By Katrine Kildemo
Since 1979, women in Norway have had the opportunity to choose abortion in the first 12 weeks of pregnancy. The law on abortion finally gave women the right to make decision regarding their own body, and this was an important step towards female rights and gender equality.
Figure 1: Illusatration by Nora Hjelmbrekke
After a recent shift in the Norwegian government from a socialistic party to a more liberal party, it has been suggested to change the liberal law of abortion. According to the Ministry Health and Care Service, the change proposes that the general practitioner (GP), acting as a gatekeeper, can guard himself against a referral and treatment related to abortion due to conflicts of conscience and personal ethics. The GP will be obligated to inform and refer patients to a colleague who will give a referral for the abortion. This has subsequently raised a debate between the left and right wing.
At first thought this may not seem to be a serious issue. One can just book a new appointment at the doctor next door. But Norway is an outstretched country with great distances and a population size of only 5 million inhabitants. Therefore, distances between the inhabitants are vast. The majority of the population is situated in the southern part, which makes municipalities in the north big in size but low in inhabitants. The proposal will therefore mostly affect women living in municipalities with few GPs. “How will the proposal be carried out when the only GP in the municipality refuses to make a referral for the abortion?” asks Marianne Bremnes, the mayor from the many municipalities with limited GPs. The distances between municipalities are extensive, so ‘just’ traveling to a different municipality is not always a convenient choice. There should be an equal opportunity for every woman in Norway to access a GP willing to perform an abortion, but with the distance this is not possible. Hence, there is an obvious disadvantage for women living in remote areas with fewer GPs.
In a time when help and support is absolute, the woman must feel quite neglected and perceive a lack of understanding, when meeting a GP who will not refer her to an abortion.

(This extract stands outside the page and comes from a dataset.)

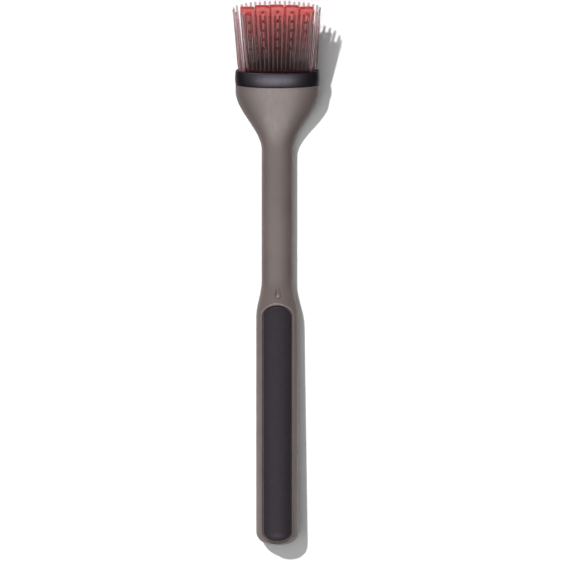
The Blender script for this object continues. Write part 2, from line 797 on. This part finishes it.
def noise(tree, scale, detail, stretch=(1, 1, 1)):
    """A noise texture in object space, where scale is in features per metre."""
    place = tree.nodes.new("ShaderNodeTexCoord")
    mapping = tree.nodes.new("ShaderNodeMapping")
    mapping.inputs["Scale"].default_value = stretch
    texture = tree.nodes.new("ShaderNodeTexNoise")
    texture.inputs["Scale"].default_value = scale
    texture.inputs["Detail"].default_value = detail
    tree.links.new(place.outputs["Object"], mapping.inputs["Vector"])
    tree.links.new(mapping.outputs["Vector"], texture.inputs["Vector"])
    return texture.outputs["Fac"]


def ramp(tree, value, low_colour, high_colour, low=0.35, high=0.65):
    """A value from low to high turned into a colour between the two given."""
    node = tree.nodes.new("ShaderNodeValToRGB")
    node.color_ramp.elements[0].position = low
    node.color_ramp.elements[0].color = (*low_colour, 1)
    node.color_ramp.elements[1].position = high
    node.color_ramp.elements[1].color = (*high_colour, 1)
    tree.links.new(value, node.inputs["Fac"])
    return node.outputs["Color"]


def between(tree, value, low, high):
    """A value from 0 to 1 brought into the range from low to high."""
    node = tree.nodes.new("ShaderNodeMapRange")
    node.inputs["To Min"].default_value = low
    node.inputs["To Max"].default_value = high
    tree.links.new(value, node.inputs["Value"])
    return node.outputs["Result"]


def bump(tree, height, strength, distance, under=None):
    """A bump with its distance in metres, on top of another one if there is one under it."""
    node = tree.nodes.new("ShaderNodeBump")
    node.inputs["Strength"].default_value = strength
    node.inputs["Distance"].default_value = distance
    tree.links.new(height, node.inputs["Height"])
    if under is not None:
        tree.links.new(under, node.inputs["Normal"])
    return node.outputs["Normal"]


def shade(colour, factor):
    """A colour made darker or lighter."""
    return tuple(min(channel * factor, 1.0) for channel in colour)


def moulded_plastic(name, colour, roughness, shine, tint=(1, 1, 1)):
    """Satin moulded nylon: slight blotches of tone, spark-eroded mould grain, and faint handling marks."""
    material, tree, shader = new_material(name)
    blotches = noise(tree, scale=38, detail=3)
    tone = ramp(tree, blotches, shade(colour, 1 - NYLON_BLOTCH), shade(colour, 1 + NYLON_BLOTCH))
    tree.links.new(tone, shader.inputs["Base Color"])
    wear = noise(tree, scale=160, detail=6, stretch=(3, 0.5, 3))
    tree.links.new(between(tree, wear, roughness - 0.05, roughness + 0.07), shader.inputs["Roughness"])
    shader.inputs["Specular IOR Level"].default_value = shine
    shader.inputs["Specular Tint"].default_value = (*tint, 1)
    soft = bump(tree, noise(tree, scale=300, detail=2), strength=0.12, distance=0.00008)
    sparks = noise(tree, scale=2600, detail=3)
    grain = bump(tree, sparks, strength=0.25, distance=0.00005, under=soft)
    tree.links.new(grain, shader.inputs["Normal"])
    return material


def soft_rubber(name, colour):
    """Matte soft-touch elastomer with a fine grain, slightly dusty."""
    material, tree, shader = new_material(name)
    specks = noise(tree, scale=240, detail=8)
    dust = ramp(tree, specks, shade(colour, 0.93), shade(colour, 1.12), low=0.4, high=0.75)
    tree.links.new(dust, shader.inputs["Base Color"])
    worn = between(tree, noise(tree, scale=90, detail=4), low=0.46, high=0.6)
    tree.links.new(worn, shader.inputs["Roughness"])
    shader.inputs["Specular IOR Level"].default_value = 0.32
    shader.inputs["Specular Tint"].default_value = (0.98, 0.9, 1, 1)
    fine = bump(tree, noise(tree, scale=3200, detail=4), strength=0.35, distance=0.00006)
    waves = bump(tree, noise(tree, scale=420, detail=2), strength=0.1, distance=0.0001, under=fine)
    tree.links.new(waves, shader.inputs["Normal"])
    return material


def height_in_head(tree):
    """0 at the silicone pads and 1 at the flaps' tips."""
    place = tree.nodes.new("ShaderNodeTexCoord")
    along = tree.nodes.new("ShaderNodeVectorMath")
    along.operation = "DOT_PRODUCT"
    along.inputs[1].default_value = OUT
    share = tree.nodes.new("ShaderNodeMapRange")
    share.inputs["From Min"].default_value = (HEAD_ORIGIN.dot(OUT) + PAD_TOP) * MM
    share.inputs["From Max"].default_value = (HEAD_ORIGIN.dot(OUT) + FLAP_TIP) * MM
    tree.links.new(place.outputs["Object"], along.inputs[0])
    tree.links.new(along.outputs["Value"], share.inputs["Value"])
    return share.outputs["Result"]


def clear_silicone():
    """Smoky clear silicone, darker where it is thicker."""
    material, tree, shader = new_material("clear_silicone_look")
    tone = ramp(tree, noise(tree, scale=60, detail=3), shade(CLEAR, 0.97), shade(CLEAR, 1.03))
    tree.links.new(tone, shader.inputs["Base Color"])
    gloss = between(tree, noise(tree, scale=500, detail=3), low=0.05, high=0.1)
    tree.links.new(gloss, shader.inputs["Roughness"])
    ripples = noise(tree, scale=900, detail=3, stretch=(1, 0.3, 1))
    tree.links.new(bump(tree, ripples, strength=0.05, distance=0.00006), shader.inputs["Normal"])
    shader.inputs["IOR"].default_value = 1.45
    shader.inputs["Specular IOR Level"].default_value = 1.0
    shader.inputs["Transmission Weight"].default_value = 1.0
    smoke = tree.nodes.new("ShaderNodeVolumeAbsorption")
    smoke.inputs["Color"].default_value = (*SMOKE, 1)
    smoke.inputs["Density"].default_value = 560
    tree.links.new(smoke.outputs["Volume"], tree.nodes["Material Output"].inputs["Volume"])
    return material


def red_silicone():
    """Satin red silicone, a little translucent at its thin edges and darker deep in the head."""
    material, tree, shader = new_material("red_silicone_look")
    tone = ramp(tree, noise(tree, scale=80, detail=3), shade(RED, 0.9), shade(RED, 1.12))
    depth = ramp(tree, height_in_head(tree), DEEP_IN_HEAD, AT_THE_TIPS, low=0.2, high=0.98)
    mix = tree.nodes.new("ShaderNodeVectorMath")
    mix.operation = "MULTIPLY"
    tree.links.new(tone, mix.inputs[0])
    tree.links.new(depth, mix.inputs[1])
    tree.links.new(mix.outputs["Vector"], shader.inputs["Base Color"])
    satin = between(tree, noise(tree, scale=400, detail=3), low=0.34, high=0.46)
    tree.links.new(satin, shader.inputs["Roughness"])
    grain = bump(tree, noise(tree, scale=1400, detail=3), strength=0.12, distance=0.00006)
    tree.links.new(grain, shader.inputs["Normal"])
    shader.inputs["Subsurface Weight"].default_value = 0.35
    shader.inputs["Subsurface Radius"].default_value = (1.0, 0.25, 0.2)
    shader.inputs["Subsurface Scale"].default_value = 0.003
    return material


def floor_material():
    """Pale matte paper."""
    material, tree, shader = new_material("pale_floor")
    tone = ramp(tree, noise(tree, scale=3, detail=2), FLOOR_DARK, FLOOR_LIGHT)
    tree.links.new(tone, shader.inputs["Base Color"])
    shader.inputs["Roughness"].default_value = 0.7
    shader.inputs["Specular IOR Level"].default_value = 0.1
    return material


# ---------------------------------------------------------------- stage

def make_floor():
    """A wide plane that the brush rests on."""
    bpy.ops.mesh.primitive_plane_add(size=FLOOR_SIZE, location=(0, 0, 0))
    floor = bpy.context.object
    floor.name = "floor"
    floor.data.materials.append(floor_material())


def make_light():
    """A hard key from the upper left, and two soft lamps that leave matte surfaces unlit."""
    lamp = bpy.data.lights.new("key", "SUN")
    lamp.angle = KEY_ANGLE
    lamp.energy = KEY_STRENGTH
    key = place_lamp(lamp, KEY_FROM)
    key.visible_glossy = False
    for name, direction, size, power in (("softbox", SOFTBOX_FROM, SOFTBOX_SIZE, SOFTBOX_POWER),
                                         ("rim", RIM_FROM, RIM_SIZE, RIM_POWER)):
        lamp = bpy.data.lights.new(name, "AREA")
        lamp.shape = "DISK"
        lamp.size = size
        lamp.energy = power
        glow = place_lamp(lamp, direction)
        glow.visible_diffuse = False
    make_sky()


def make_sky():
    """White light all round, brightest near SKY_FROM and falling off smoothly away from it."""
    world = bpy.data.worlds.new("studio")
    bpy.context.scene.world = world
    world.use_nodes = True
    tree = world.node_tree
    place = tree.nodes.new("ShaderNodeTexCoord")
    facing = tree.nodes.new("ShaderNodeVectorMath")
    facing.operation = "DOT_PRODUCT"
    facing.inputs[1].default_value = SKY_FROM.normalized()
    fall = tree.nodes.new("ShaderNodeMapRange")
    fall.interpolation_type = "SMOOTHSTEP"
    fall.inputs["From Min"].default_value = SKY_FAR
    fall.inputs["From Max"].default_value = SKY_NEAR
    fall.inputs["To Min"].default_value = SKY_LOW
    fall.inputs["To Max"].default_value = SKY_HIGH
    background = tree.nodes["Background"]
    background.inputs["Color"].default_value = (1, 1, 1, 1)
    tree.links.new(place.outputs["Generated"], facing.inputs[0])
    tree.links.new(facing.outputs["Value"], fall.inputs["Value"])
    tree.links.new(fall.outputs["Result"], background.inputs["Strength"])


def place_lamp(lamp, direction):
    """Puts a lamp in a direction from the middle of the brush, shining back at it."""
    holder = bpy.data.objects.new(lamp.name, lamp)
    bpy.context.scene.collection.objects.link(holder)
    holder.location = direction.normalized() * LAMP_DISTANCE
    holder.rotation_mode = "QUATERNION"
    holder.rotation_quaternion = direction.to_track_quat("Z", "Y")
    return holder


def make_camera():
    """Looks straight down, from far enough away that little perspective shows."""
    data = bpy.data.cameras.new("camera")
    data.sensor_width = SENSOR
    data.lens = SENSOR * CAMERA_DISTANCE / (IMAGE_SPAN * MM)
    data.clip_end = VIEW_END
    camera = bpy.data.objects.new("camera", data)
    bpy.context.scene.collection.objects.link(camera)
    camera.location = AIM * MM + Vector((0, 0, CAMERA_DISTANCE))
    bpy.context.scene.camera = camera


def paint_cad_nodes(looks):
    """Gives the CAD nodes that stay shown the look of their slot."""
    for part in frame["record"]["subparts"]:
        node = frame["nodes"][part["node"]]
        if node.hide_render:
            continue
        node.data.materials.clear()
        node.data.materials.append(looks[part["material_slot"]])
        node.data.shade_smooth()
        node.data.set_sharp_from_angle(angle=SHARP_ANGLE)


def make_looks():
    """The material of each slot."""
    return {
        "handle_nylon": moulded_plastic("taupe_nylon", TAUPE, 0.43, shine=0.85, tint=(1, 0.93, 0.90)),
        "collar_nylon": moulded_plastic("black_nylon", BLACK_NYLON, 0.29, shine=0.33, tint=(0.95, 0.87, 1)),
        "core_nylon": moulded_plastic("core_nylon_look", CORE_GREY, 0.5, shine=0.5),
        "soft_grip": soft_rubber("soft_touch_black", SOFT_BLACK),
        "clear_silicone": clear_silicone(),
        "red_silicone": red_silicone(),
    }


def main():
    looks = make_looks()
    make_camera()
    make_light()
    make_floor()
    shell("front_shell_skin", 1, looks["handle_nylon"])
    shell("back_shell_skin", -1, looks["handle_nylon"])
    grip("front_grip_inlay", 1, looks["soft_grip"])
    grip("back_grip_inlay", -1, looks["soft_grip"])
    drop_mark(looks["handle_nylon"])
    collar(looks["collar_nylon"])
    bristles(looks["clear_silicone"])
    flaps(looks["red_silicone"])
    paint_cad_nodes(looks)
    bpy.context.scene.view_settings.view_transform = "Standard"


main()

Abortion is for many women a difficult process and can be a traumatic experience. Women who choose abortion because they do not want children or the time is not suited, can have difficultly talking about it. Abortion is one of the most tabooed topics for a woman in the Western world. Yet by introducing this law, women who are already in a vulnerable situation will be even more negatively affected if the GP’s bad guilt and conviction refuses to refer her to an abortion. It should, as it has for the last 30 years, be the woman’s rights and feelings that is the focal point, and not the GP’s guilt and conviction.
One of the important arguments from GPs in favour of the proposed reform is “the respect for life as a doctor and an ethical thinking human being” as the GP Harald Ramm Salbu says. Furthermore, he argues that it is a fight about democratic fundamental principles.
He concludes that if the reform does not become enforced, he will not be continuing as a doctor as it goes against his respect for life and ethical principles. In the Norwegian Medical Association one can find the ethical rules for doctors and in section 1, sub- section 2 it says: “The doctor shall serve the patients interest and integrity.” Does it not go against his ethical principle by acting on self- interest and bad guilt? Shouldn’t a doctor treat and behave objectively?
If this reform gets approved, why should only doctors have this right to guard themselves due to ethical reasons? What if other health personnel start guarding themselves from booking abortion appointment? And what if it does not stop at abortion but continues to prevention? There will be serious problems in the future if considerations will be given to the doctor and other health personnel rather than the patient.
Finally, another perspective of this discussion could be a comparison to a related controversy. Recently a debate started in Norway about whether or not people who reject a job offer due to religious beliefs can expect to get unemployment benefits. So in terms of the doctor’s ethical or religious beliefs, is it more accepted that a GP can make a similar choice without any repercussions?